The following statements perform the Stock-Watson test for common trends: 

proc iml;
   sig = 100*i(2);
   phi = {-0.2 0.1, 0.5 0.2, 0.8 0.7, -0.4 0.6};
   call varmasim(y,phi) sigma=sig n=100 initial=0
                        seed=45876;
   cn = {'y1' 'y2'};
   create simul2 from y[colname=cn];
   append from y;
quit;

data simul2;
   set simul2;
   date = intnx( 'year', '01jan1900'd, _n_-1 );
   format date year4. ;
run;

proc varmax data=simul2;
   model y1 y2 / p=2 cointtest=(sw);
run;

In Figure 42.67, the first column is the null hypothesis that $\mb{y} _ t$ has $m\leq k$ common trends; the second column is the alternative hypothesis that $\mb{y} _ t$ has $s < m$ common trends; the third column contains the eigenvalues used for the test statistics; the fourth column contains the test statistics using AR(p) filtering of the data. The table shows the output of the case $p=2$.

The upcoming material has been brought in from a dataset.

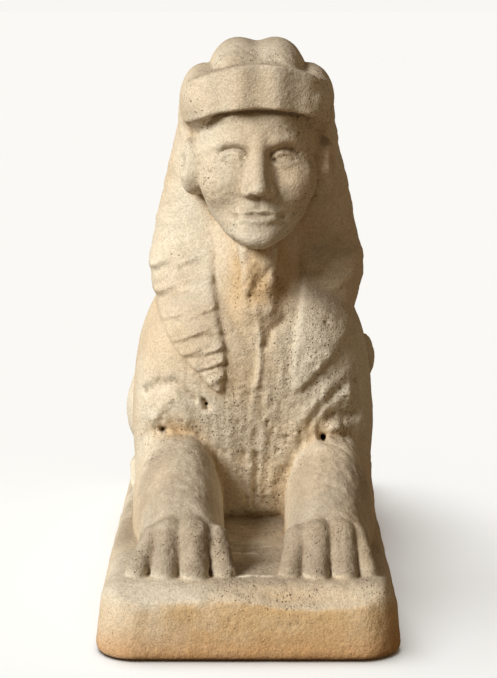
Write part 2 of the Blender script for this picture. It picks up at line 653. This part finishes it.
def weathering(points, block, settings):
    """How far each point moves out along its normal."""
    noise = Noise(NOISE_SEED)
    x, y, z = block.in_units(points)
    broad = noise.layered(points, 42 * MM, 3)
    small = noise.layered(points + 0.31, 8 * MM, 3, 0.6)
    rough = roughness(x, y, z, noise, points)
    depth = settings.sag * broad * (0.35 + 0.65 * rough) + settings.lumps * small * (0.35 + 1.5 * rough)
    streaks = noise.layered(points, np.array([5, 9, 34]) * MM, 2)
    front = smoothstep(-y, 8, 16) * smoothstep(z, 2, 6) * smoothstep(40 - z, 0, 8)
    depth += settings.lumps * 2.3 * streaks * front
    cloth = smoothstep(z, 44, 50) * smoothstep(np.abs(x), 12.5, 15) * smoothstep(92 - z, 0, 8)
    depth += 2.6 * settings.sag * noise.layered(points + 5.2, np.array([26, 26, 15]) * MM, 3) * cloth
    beard = dent(x, z, (2.3, 51.5), 5.0, 7.5) * smoothstep(-y, 18, 23)
    depth += 3.4 * MM * noise.layered(points + 6.4, np.array([8, 8, 12]) * MM, 3) * beard
    crowd = smoothstep(noise.layered(points + 0.77, 24 * MM, 2), -0.25, 0.45) * rough
    coarse = noise.pits(points, 9.5 * MM, 1.4 * MM, 4.0 * MM, 0.55) * crowd
    fine = noise.pits(points + 0.5, 5.2 * MM, 1.0 * MM, 2.2 * MM, 0.6) * np.sqrt(crowd)
    pits = settings.pit_depth * np.maximum(coarse, 0.55 * fine)
    eaten = np.maximum(noise.layered(points + 3.1, np.array([6, 6, 9]) * MM, 2), 0)
    pits = pits + 1.5 * MM * eaten * smoothstep(rough, 0.75, 1.25)
    chipped = plinth_edges(x, y, z, noise, points)
    keep_flat = smoothstep(points[:, 2], 0.2 * MM, 4 * MM)
    return (depth - pits - chipped * block.unit) * keep_flat


def roughness(x, y, z, noise, points):
    """How rough the skin is: smooth on the forearms, wings and left flank, coarse where it has eroded."""
    patches = 0.5 + 0.5 * noise.layered(points + 1.9, 60 * MM, 2)
    rough = 0.25 + 0.4 * patches
    chest = dent(x, z, (1, 20), 13, 17) * smoothstep(-y, 12, 20)
    beard = 1.3 * dent(x, z, (2.3, 51), 4.2, 6) * smoothstep(-y, 16, 22)
    band = 1.2 * dent(x, z, (4, 90), 8, 6) * smoothstep(-y, 22, 30)
    head = 0.5 * smoothstep(-y, 20, 24) * smoothstep(z, 58, 61)
    right_lappet = 0.8 * dent(x, z, (15, 36), 6, 8) * smoothstep(-y, 14, 20)
    arms = 0.8 * dent(np.abs(x), z, (17, 20), 6, 5) * smoothstep(-y, 16, 22)
    paws = 0.3 * smoothstep(-y, 50, 60) * smoothstep(z, -0.5, 1.5)
    ledge = 0.6 * smoothstep(-y, 58, 64) * dent(x, z, (9, -1.5), 14, 2.6)
    between = 0.6 * dent(x, z, (1, 3), 7, 5) * smoothstep(-y, 14, 20)
    rough = rough + 0.8 * chest + beard + band + head + right_lappet + arms + paws + ledge + between
    forearm = smoothstep(-y, 29, 33) * smoothstep(58 + y, 0, 12) * smoothstep(z, 2, 7)
    return np.clip(rough, 0, 1.3) * (1 - 0.75 * forearm)


def grime(x, y, z):
    """Where hands and rain have greyed the stone beside its upper surfaces."""
    legs = 0.35 * smoothstep(-y, 27, 36) * smoothstep(z, -0.5, 2)
    paws = (1.4 - 0.7 * smoothstep(x, 4, 12)) * smoothstep(-y, 48, 58) * smoothstep(z, -0.5, 3)
    lappet_grey = 0.35 * dent(x, z, (-13, 42), 8, 11) + 0.2 * dent(x, z, (16, 52), 7, 7)
    lappet_grey = lappet_grey * smoothstep(-y, 12, 18)
    pale_side = -0.35 * smoothstep(-x, 9, 20) * smoothstep(z, 0, 20)
    lip = 0.25 * smoothstep(-y, 61.5, 64) * smoothstep(1.5 - z, 0, 1.5)
    corner = 0.4 * smoothstep(-x, 14, 24) * smoothstep(-y, 60, 66)
    return legs + paws + lappet_grey + corner - lip + pale_side * (1 - smoothstep(-y, 24, 30))


def earth(x, y, z):
    """Where damp has turned the stone brown: neck, the foot of the chest, and the hollows at the elbows."""
    neck_stain = 1.5 * dent(x, z, (2.5, 52), 6, 7) * smoothstep(-y, 12, 18)
    brow = 1.2 * dent(x, z, (0, 83), 10, 5) * smoothstep(-y, 22, 28)
    front = smoothstep(-y, 14, 20) * smoothstep(34 + y, 0, 4)
    chest_foot = 0.35 * dent(x, z, (1, 8), 9, 10) * front
    elbows = 0.6 * dent(np.abs(x), z, (15, 20), 6, 4) * front
    chest = 0.55 * dent(x, z, (0, 32), 13, 17) * front
    lip = 0.7 * smoothstep(-y, 61.5, 65) * dent(x, z, (6, -1), 18, 3)
    return neck_stain + chest_foot + elbows + chest + lip - brow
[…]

Figure 42.67: Common Trends Test (COINTTEST=(SW) Option)

The VARMAX Procedure

Common Trend Test
H0:
Rank=m 		H1:
Rank=s 		Eigenvalue Filter 5% Critical Value Lag
1 0 1.000906 0.09 -14.10 2
2 0 0.996763 -0.32 -8.80  
  1 0.648908 -35.11 -23.00   




               

               


               
The test statistic for testing for 2 versus 1 common trends is more negative (–35.1) than the critical value (–23.0). Therefore,
                  the test rejects the null hypothesis, which means that the series has a single common trend.